- **YOUR INSTRUCTIONS**: Write out the whole of the material exactly.

- **DATA**:
((

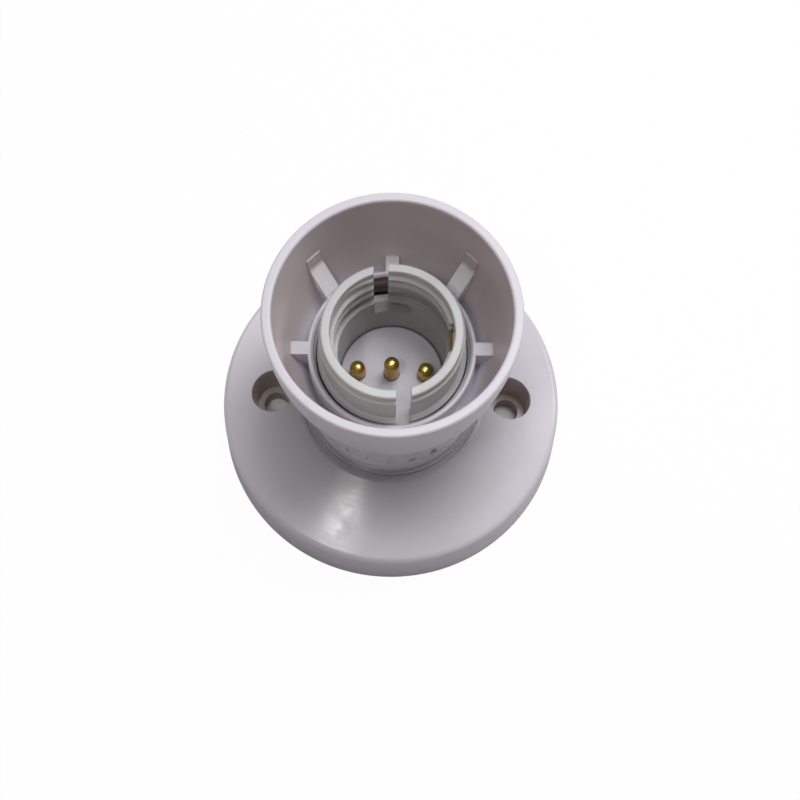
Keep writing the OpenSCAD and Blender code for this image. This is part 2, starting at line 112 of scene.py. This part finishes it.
def add_camera():
    lens = bpy.data.cameras.new("photo_camera")
    lens.lens = CAMERA_LENS
    lens.sensor_fit = "HORIZONTAL"
    lens.sensor_width = SENSOR_WIDTH
    lens.clip_start = 0.01
    camera = bpy.data.objects.new("photo_camera", lens)
    bpy.context.scene.collection.objects.link(camera)
    turn = Matrix(camera_axes()).transposed()
    camera.matrix_world = Matrix.Translation(CAMERA_PLACE) @ turn.to_4x4()
    bpy.context.scene.camera = camera


def add_lamp(name, place, size, power, tint=(1.0, 1.0, 1.0)):
    """A square soft box that points at the middle of the holder."""
    light = bpy.data.lights.new(name, "AREA")
    light.shape = "SQUARE"
    light.size = size
    light.energy = power
    light.color = tint
    lamp = bpy.data.objects.new(name, light)
    bpy.context.scene.collection.objects.link(lamp)
    aim = Vector((0.0, 0.0, 0.035)) - Vector(place)
    lamp.matrix_world = Matrix.Translation(place) @ aim.to_track_quat("-Z", "Y").to_matrix().to_4x4()


def seen_directly(tree):
    """Masks that are 1 on rays from the camera, and on rays through glass or in reflections."""
    path = tree.nodes.new("ShaderNodeLightPath")
    mirrored = combine(tree, "MAXIMUM", path.outputs["Is Glossy Ray"], path.outputs["Is Transmission Ray"])
    return path.outputs["Is Camera Ray"], mirrored


def add_world():
    world = bpy.data.worlds.new("pale_studio")
    bpy.context.scene.world = world
    world.use_nodes = True
    tree = world.node_tree
    tree.nodes.clear()
    soft = tree.nodes.new("ShaderNodeBackground")
    soft.inputs["Color"].default_value = (*WORLD_TINT, 1.0)
    soft.inputs["Strength"].default_value = WORLD_LIGHT
    white = tree.nodes.new("ShaderNodeBackground")
    white.inputs["Strength"].default_value = 1.0
    white.inputs["Color"].default_value = (1.0, 1.0, 1.0, 1.0)
    mix = tree.nodes.new("ShaderNodeMixShader")
    out = tree.nodes.new("ShaderNodeOutputWorld")
    tree.links.new(combine(tree, "MAXIMUM", *seen_directly(tree)), mix.inputs["Fac"])
    tree.links.new(soft.outputs[0], mix.inputs[1])
    tree.links.new(white.outputs[0], mix.inputs[2])
    tree.links.new(mix.outputs[0], out.inputs["Surface"])


def floor_glow(tree):
    """Share of plain white in the floor as seen directly, with none under the base, so that holes look dark."""
    place = tree.nodes.new("ShaderNodeTexCoord")
    reach = tree.nodes.new("ShaderNodeVectorMath")
    reach.operation = "LENGTH"
    tree.links.new(place.outputs["Object"], reach.inputs[0])
    beyond = span(tree, reach.outputs["Value"], UNDER_BASE, UNDER_BASE + 0.001, 0.0, FLOOR_WHITE)
    farther = span(tree, reach.outputs["Value"], UNDER_BASE + 0.004, UNDER_BASE + 0.030, 0.0, FLOOR_WHITE)
    camera, mirrored = seen_directly(tree)
    glow = combine(tree, "ADD", combine(tree, "MULTIPLY", camera, beyond),
                   combine(tree, "MULTIPLY", mirrored, farther))
    return camera, glow


def add_floor():
    """A floor that stays white to the camera, keeps the holder's shadow and throws little light back up."""
    bpy.ops.object.select_all(action="DESELECT")
    bpy.ops.mesh.primitive_plane_add(size=FLOOR_SIZE, location=(0.0, 0.0, 0.0))
    floor = bpy.context.object
    floor.name = "studio_floor"
    paint = bpy.data.materials.new("studio_white")
    paint.use_nodes = True
    tree = paint.node_tree
    tree.nodes.clear()
    seen, glow_share = floor_glow(tree)
    matte = tree.nodes.new("ShaderNodeBsdfDiffuse")
    tree.links.new(blend_colours(tree, seen, FLOOR_BOUNCE, FLOOR_PALE), matte.inputs["Color"])
    glow = tree.nodes.new("ShaderNodeEmission")
    glow.inputs["Strength"].default_value = 1.0
    mix = tree.nodes.new("ShaderNodeMixShader")
    out = tree.nodes.new("ShaderNodeOutputMaterial")
    tree.links.new(glow_share, mix.inputs["Fac"])
    tree.links.new(matte.outputs[0], mix.inputs[1])
    tree.links.new(glow.outputs[0], mix.inputs[2])
    tree.links.new(mix.outputs[0], out.inputs["Surface"])
    floor.data.materials.append(paint)


def new_group(name, takes, gives):
    """An empty node group with its input and output nodes."""
    group = bpy.data.node_groups.new(name, "ShaderNodeTree")
    for label, kind, value in takes:
        socket = group.interface.new_socket(label, in_out="INPUT", socket_type=kind)
        socket.default_value = value
    for label, kind in gives:
        group.interface.new_socket(label, in_out="OUTPUT", socket_type=kind)
    return group, group.nodes.new("NodeGroupInput"), group.nodes.new("NodeGroupOutput")


def noise(tree, scale, detail, roughness=0.5, stretch=None):
    """A noise texture on Object coordinates, in repeats per metre."""
    place = tree.nodes.new("ShaderNodeTexCoord")
    texture = tree.nodes.new("ShaderNodeTexNoise")
    texture.inputs["Scale"].default_value = scale
    texture.inputs["Detail"].default_value = detail
    texture.inputs["Roughness"].default_value = roughness
    if stretch is None:
        tree.links.new(place.outputs["Object"], texture.inputs["Vector"])
    else:
        mapping = tree.nodes.new("ShaderNodeMapping")
        mapping.inputs["Scale"].default_value = stretch
        tree.links.new(place.outputs["Object"], mapping.inputs["Vector"])
        tree.links.new(mapping.outputs[0], texture.inputs["Vector"])
    return texture.outputs["Fac"]


def span(tree, value, low, high, to_low, to_high):
    """Maps a value from one range to another, held at its ends."""
    ramp = tree.nodes.new("ShaderNodeMapRange")
    ramp.clamp = True
    for label, number in (("From Min", low), ("From Max", high), ("To Min", to_low), ("To Max", to_high)):
        ramp.inputs[label].default_value = number
    tree.links.new(value, ramp.inputs["Value"])
    return ramp.outputs["Result"]


def combine(tree, operation, first, second):
    node = tree.nodes.new("ShaderNodeMath")
    node.operation = operation
    for socket, value in zip(node.inputs, (first, second)):
        if isinstance(value, (int, float)):
            socket.default_value = value
        else:
            tree.links.new(value, socket)
    return node.outputs[0]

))

- **SOLVED EXERCISE**:
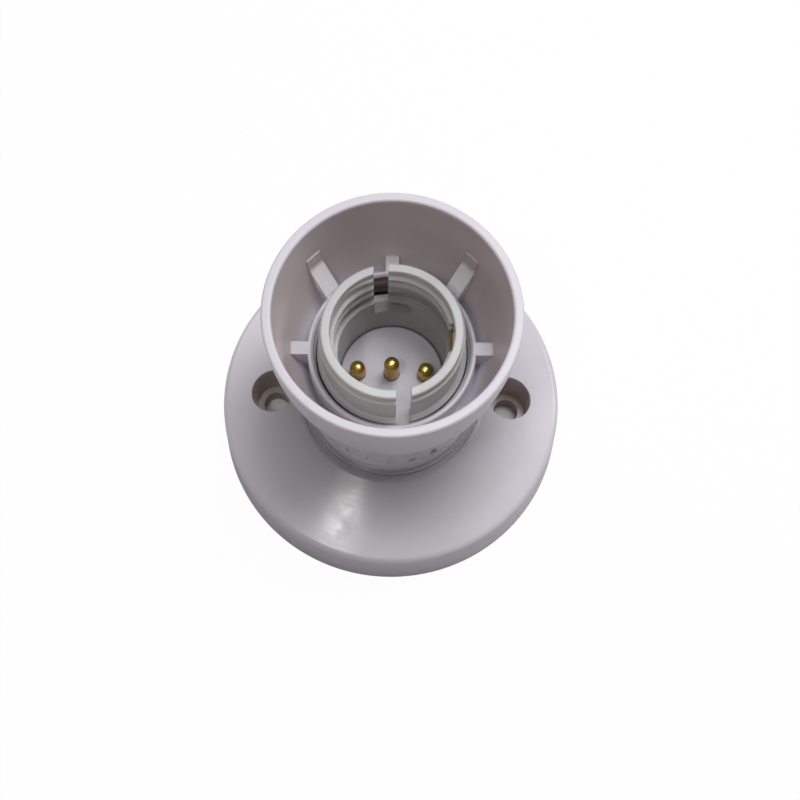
Keep writing the OpenSCAD and Blender code for this image. This is part 2, starting at line 112 of scene.py. This part finishes it.
def add_camera():
    lens = bpy.data.cameras.new("photo_camera")
    lens.lens = CAMERA_LENS
    lens.sensor_fit = "HORIZONTAL"
    lens.sensor_width = SENSOR_WIDTH
    lens.clip_start = 0.01
    camera = bpy.data.objects.new("photo_camera", lens)
    bpy.context.scene.collection.objects.link(camera)
    turn = Matrix(camera_axes()).transposed()
    camera.matrix_world = Matrix.Translation(CAMERA_PLACE) @ turn.to_4x4()
    bpy.context.scene.camera = camera


def add_lamp(name, place, size, power, tint=(1.0, 1.0, 1.0)):
    """A square soft box that points at the middle of the holder."""
    light = bpy.data.lights.new(name, "AREA")
    light.shape = "SQUARE"
    light.size = size
    light.energy = power
    light.color = tint
    lamp = bpy.data.objects.new(name, light)
    bpy.context.scene.collection.objects.link(lamp)
    aim = Vector((0.0, 0.0, 0.035)) - Vector(place)
    lamp.matrix_world = Matrix.Translation(place) @ aim.to_track_quat("-Z", "Y").to_matrix().to_4x4()


def seen_directly(tree):
    """Masks that are 1 on rays from the camera, and on rays through glass or in reflections."""
    path = tree.nodes.new("ShaderNodeLightPath")
    mirrored = combine(tree, "MAXIMUM", path.outputs["Is Glossy Ray"], path.outputs["Is Transmission Ray"])
    return path.outputs["Is Camera Ray"], mirrored


def add_world():
    world = bpy.data.worlds.new("pale_studio")
    bpy.context.scene.world = world
    world.use_nodes = True
    tree = world.node_tree
    tree.nodes.clear()
    soft = tree.nodes.new("ShaderNodeBackground")
    soft.inputs["Color"].default_value = (*WORLD_TINT, 1.0)
    soft.inputs["Strength"].default_value = WORLD_LIGHT
    white = tree.nodes.new("ShaderNodeBackground")
    white.inputs["Strength"].default_value = 1.0
    white.inputs["Color"].default_value = (1.0, 1.0, 1.0, 1.0)
    mix = tree.nodes.new("ShaderNodeMixShader")
    out = tree.nodes.new("ShaderNodeOutputWorld")
    tree.links.new(combine(tree, "MAXIMUM", *seen_directly(tree)), mix.inputs["Fac"])
    tree.links.new(soft.outputs[0], mix.inputs[1])
    tree.links.new(white.outputs[0], mix.inputs[2])
    tree.links.new(mix.outputs[0], out.inputs["Surface"])


def floor_glow(tree):
    """Share of plain white in the floor as seen directly, with none under the base, so that holes look dark."""
    place = tree.nodes.new("ShaderNodeTexCoord")
    reach = tree.nodes.new("ShaderNodeVectorMath")
    reach.operation = "LENGTH"
    tree.links.new(place.outputs["Object"], reach.inputs[0])
    beyond = span(tree, reach.outputs["Value"], UNDER_BASE, UNDER_BASE + 0.001, 0.0, FLOOR_WHITE)
    farther = span(tree, reach.outputs["Value"], UNDER_BASE + 0.004, UNDER_BASE + 0.030, 0.0, FLOOR_WHITE)
    camera, mirrored = seen_directly(tree)
    glow = combine(tree, "ADD", combine(tree, "MULTIPLY", camera, beyond),
                   combine(tree, "MULTIPLY", mirrored, farther))
    return camera, glow


def add_floor():
    """A floor that stays white to the camera, keeps the holder's shadow and throws little light back up."""
    bpy.ops.object.select_all(action="DESELECT")
    bpy.ops.mesh.primitive_plane_add(size=FLOOR_SIZE, location=(0.0, 0.0, 0.0))
    floor = bpy.context.object
    floor.name = "studio_floor"
    paint = bpy.data.materials.new("studio_white")
    paint.use_nodes = True
    tree = paint.node_tree
    tree.nodes.clear()
    seen, glow_share = floor_glow(tree)
    matte = tree.nodes.new("ShaderNodeBsdfDiffuse")
    tree.links.new(blend_colours(tree, seen, FLOOR_BOUNCE, FLOOR_PALE), matte.inputs["Color"])
    glow = tree.nodes.new("ShaderNodeEmission")
    glow.inputs["Strength"].default_value = 1.0
    mix = tree.nodes.new("ShaderNodeMixShader")
    out = tree.nodes.new("ShaderNodeOutputMaterial")
    tree.links.new(glow_share, mix.inputs["Fac"])
    tree.links.new(matte.outputs[0], mix.inputs[1])
    tree.links.new(glow.outputs[0], mix.inputs[2])
    tree.links.new(mix.outputs[0], out.inputs["Surface"])
    floor.data.materials.append(paint)


def new_group(name, takes, gives):
    """An empty node group with its input and output nodes."""
    group = bpy.data.node_groups.new(name, "ShaderNodeTree")
    for label, kind, value in takes:
        socket = group.interface.new_socket(label, in_out="INPUT", socket_type=kind)
        socket.default_value = value
    for label, kind in gives:
        group.interface.new_socket(label, in_out="OUTPUT", socket_type=kind)
    return group, group.nodes.new("NodeGroupInput"), group.nodes.new("NodeGroupOutput")


def noise(tree, scale, detail, roughness=0.5, stretch=None):
    """A noise texture on Object coordinates, in repeats per metre."""
    place = tree.nodes.new("ShaderNodeTexCoord")
    texture = tree.nodes.new("ShaderNodeTexNoise")
    texture.inputs["Scale"].default_value = scale
    texture.inputs["Detail"].default_value = detail
    texture.inputs["Roughness"].default_value = roughness
    if stretch is None:
        tree.links.new(place.outputs["Object"], texture.inputs["Vector"])
    else:
        mapping = tree.nodes.new("ShaderNodeMapping")
        mapping.inputs["Scale"].default_value = stretch
        tree.links.new(place.outputs["Object"], mapping.inputs["Vector"])
        tree.links.new(mapping.outputs[0], texture.inputs["Vector"])
    return texture.outputs["Fac"]


def span(tree, value, low, high, to_low, to_high):
    """Maps a value from one range to another, held at its ends."""
    ramp = tree.nodes.new("ShaderNodeMapRange")
    ramp.clamp = True
    for label, number in (("From Min", low), ("From Max", high), ("To Min", to_low), ("To Max", to_high)):
        ramp.inputs[label].default_value = number
    tree.links.new(value, ramp.inputs["Value"])
    return ramp.outputs["Result"]


def combine(tree, operation, first, second):
    node = tree.nodes.new("ShaderNodeMath")
    node.operation = operation
    for socket, value in zip(node.inputs, (first, second)):
        if isinstance(value, (int, float)):
            socket.default_value = value
        else:
            tree.links.new(value, socket)
    return node.outputs[0]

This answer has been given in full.